Task material.
__________
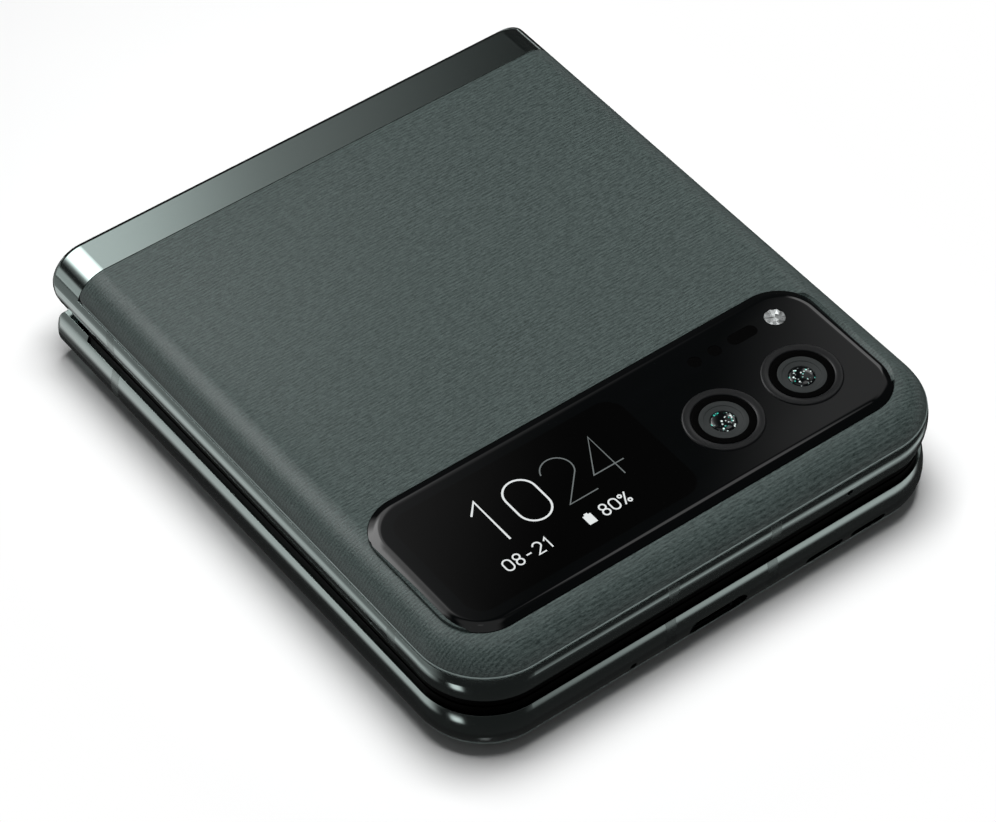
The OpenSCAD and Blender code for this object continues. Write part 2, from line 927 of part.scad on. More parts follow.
__________
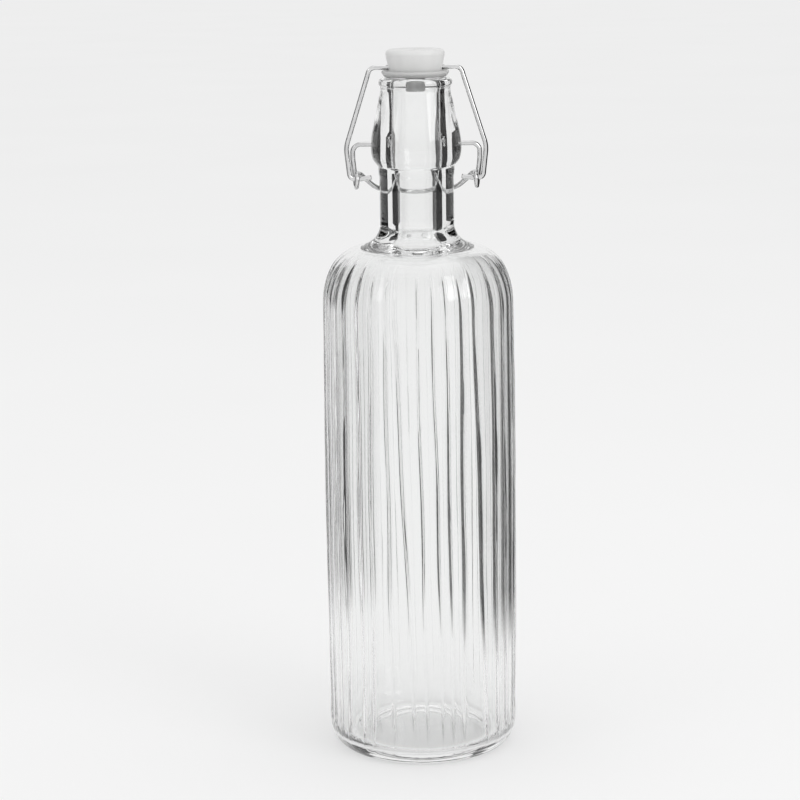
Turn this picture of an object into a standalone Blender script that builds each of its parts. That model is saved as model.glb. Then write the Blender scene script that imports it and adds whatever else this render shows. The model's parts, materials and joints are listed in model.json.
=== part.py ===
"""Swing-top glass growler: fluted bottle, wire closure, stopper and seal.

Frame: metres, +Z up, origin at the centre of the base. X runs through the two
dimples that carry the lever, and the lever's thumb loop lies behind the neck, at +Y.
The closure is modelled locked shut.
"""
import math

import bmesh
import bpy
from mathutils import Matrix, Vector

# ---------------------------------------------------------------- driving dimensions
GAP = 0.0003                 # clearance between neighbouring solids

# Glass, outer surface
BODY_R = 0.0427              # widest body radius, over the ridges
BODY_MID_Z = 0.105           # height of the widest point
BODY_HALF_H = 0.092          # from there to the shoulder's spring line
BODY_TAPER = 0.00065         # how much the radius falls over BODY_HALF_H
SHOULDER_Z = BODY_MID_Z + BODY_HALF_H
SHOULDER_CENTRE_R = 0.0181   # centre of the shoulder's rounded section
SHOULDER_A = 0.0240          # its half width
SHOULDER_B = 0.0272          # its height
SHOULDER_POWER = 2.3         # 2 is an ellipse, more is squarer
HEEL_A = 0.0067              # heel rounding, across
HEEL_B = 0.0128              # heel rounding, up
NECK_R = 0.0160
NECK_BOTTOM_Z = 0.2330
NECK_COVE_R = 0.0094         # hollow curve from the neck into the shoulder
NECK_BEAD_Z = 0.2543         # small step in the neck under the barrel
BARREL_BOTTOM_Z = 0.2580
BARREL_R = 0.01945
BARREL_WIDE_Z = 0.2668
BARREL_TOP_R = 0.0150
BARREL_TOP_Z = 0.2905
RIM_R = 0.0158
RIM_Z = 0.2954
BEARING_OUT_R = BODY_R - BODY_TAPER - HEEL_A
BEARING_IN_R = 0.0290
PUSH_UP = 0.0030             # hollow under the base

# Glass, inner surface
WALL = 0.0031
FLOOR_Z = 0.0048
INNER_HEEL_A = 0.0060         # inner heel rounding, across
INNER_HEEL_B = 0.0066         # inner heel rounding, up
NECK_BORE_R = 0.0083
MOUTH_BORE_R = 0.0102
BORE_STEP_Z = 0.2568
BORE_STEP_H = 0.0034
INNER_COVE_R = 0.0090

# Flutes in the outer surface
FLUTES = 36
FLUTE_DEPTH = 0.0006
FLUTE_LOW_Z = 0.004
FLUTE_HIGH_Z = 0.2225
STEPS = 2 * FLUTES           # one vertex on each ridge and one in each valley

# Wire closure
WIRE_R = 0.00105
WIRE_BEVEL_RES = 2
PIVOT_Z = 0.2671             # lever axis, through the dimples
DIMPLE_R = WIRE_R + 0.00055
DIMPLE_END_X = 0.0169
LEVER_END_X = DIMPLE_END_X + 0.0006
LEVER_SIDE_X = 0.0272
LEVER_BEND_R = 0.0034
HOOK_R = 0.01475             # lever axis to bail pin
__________
Task goal. Looking at the data above, return every line from the one with "Turn this picture" down to the one with "PUSH_UP = 0.0030", exactly and inclusively.

Answer to the exercise.
Turn this picture of an object into a standalone Blender script that builds each of its parts. That model is saved as model.glb. Then write the Blender scene script that imports it and adds whatever else this render shows. The model's parts, materials and joints are listed in model.json.
=== part.py ===
"""Swing-top glass growler: fluted bottle, wire closure, stopper and seal.

Frame: metres, +Z up, origin at the centre of the base. X runs through the two
dimples that carry the lever, and the lever's thumb loop lies behind the neck, at +Y.
The closure is modelled locked shut.
"""
import math

import bmesh
import bpy
from mathutils import Matrix, Vector

# ---------------------------------------------------------------- driving dimensions
GAP = 0.0003                 # clearance between neighbouring solids

# Glass, outer surface
BODY_R = 0.0427              # widest body radius, over the ridges
BODY_MID_Z = 0.105           # height of the widest point
BODY_HALF_H = 0.092          # from there to the shoulder's spring line
BODY_TAPER = 0.00065         # how much the radius falls over BODY_HALF_H
SHOULDER_Z = BODY_MID_Z + BODY_HALF_H
SHOULDER_CENTRE_R = 0.0181   # centre of the shoulder's rounded section
SHOULDER_A = 0.0240          # its half width
SHOULDER_B = 0.0272          # its height
SHOULDER_POWER = 2.3         # 2 is an ellipse, more is squarer
HEEL_A = 0.0067              # heel rounding, across
HEEL_B = 0.0128              # heel rounding, up
NECK_R = 0.0160
NECK_BOTTOM_Z = 0.2330
NECK_COVE_R = 0.0094         # hollow curve from the neck into the shoulder
NECK_BEAD_Z = 0.2543         # small step in the neck under the barrel
BARREL_BOTTOM_Z = 0.2580
BARREL_R = 0.01945
BARREL_WIDE_Z = 0.2668
BARREL_TOP_R = 0.0150
BARREL_TOP_Z = 0.2905
RIM_R = 0.0158
RIM_Z = 0.2954
BEARING_OUT_R = BODY_R - BODY_TAPER - HEEL_A
BEARING_IN_R = 0.0290
PUSH_UP = 0.0030             # hollow under the base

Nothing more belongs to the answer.